Frequently Asked Questions
How often should a small business post on Instagram? Three to five times per week for feed posts. More than five per week typically reduces engagement rate per post without proportionally increasing reach or follower growth. For Stories, 1–3 per day is fine and doesn’t compete with your feed post distribution.
Does posting more on Facebook increase your reach? Not proportionally. Facebook business pages reach approximately 5.2% of followers per post. Posting twice in one day doesn’t double your reach — the second post typically reaches fewer people because your audience already received content from you that day. Three to five posts per week produces better total reach than daily posting for most SMB pages.
What happens if I post too often on social media?

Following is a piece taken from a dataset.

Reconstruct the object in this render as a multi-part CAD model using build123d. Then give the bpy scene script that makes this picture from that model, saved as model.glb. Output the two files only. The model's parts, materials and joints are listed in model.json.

Each post that underperforms (below your average engagement rate) signals to the platform that the content isn’t resonating — and reduces distribution of your next post. Posting too often with rushed content creates a cycle of suppressed reach. Dropping from seven posts per week to three per week often increases total reach because each post generates stronger engagement.
What’s the best day and time to post on Instagram for a small business? Tuesday through Thursday between 9–11am and 7–9pm are the research-backed starting points. But after 60 days of posting, check your Instagram Insights → Audience → Most Active Times. Your actual audience’s behavior is more useful than a published average.
Is it better to post every day or three times a week with better quality? Three times a week with better quality, for most small businesses. The data from Later’s study of 9 million Instagram posts showed brands posting 2x per week saw 3x more engagement growth than brands posting daily. Consistent, quality posts build momentum. Rushed daily posts suppress reach.
How do social media algorithms decide which posts to show? Each platform uses engagement rate signals — how quickly and how frequently your post gets liked, commented on, saved, and shared relative to your recent average — to determine how broadly to distribute it. High engagement expands distribution. Low engagement contracts it. Consistency in your posting schedule signals to the algorithm that you’re an active account, which helps baseline distribution.
What’s the minimum posting frequency to keep your social media account active? One to two posts per week is enough to maintain algorithm presence on most platforms. Below that, your account signals inactivity to the algorithm and may see reach reduction when you do post. For most small businesses, two posts per week is the functional minimum and three posts per week is the recommended starting point.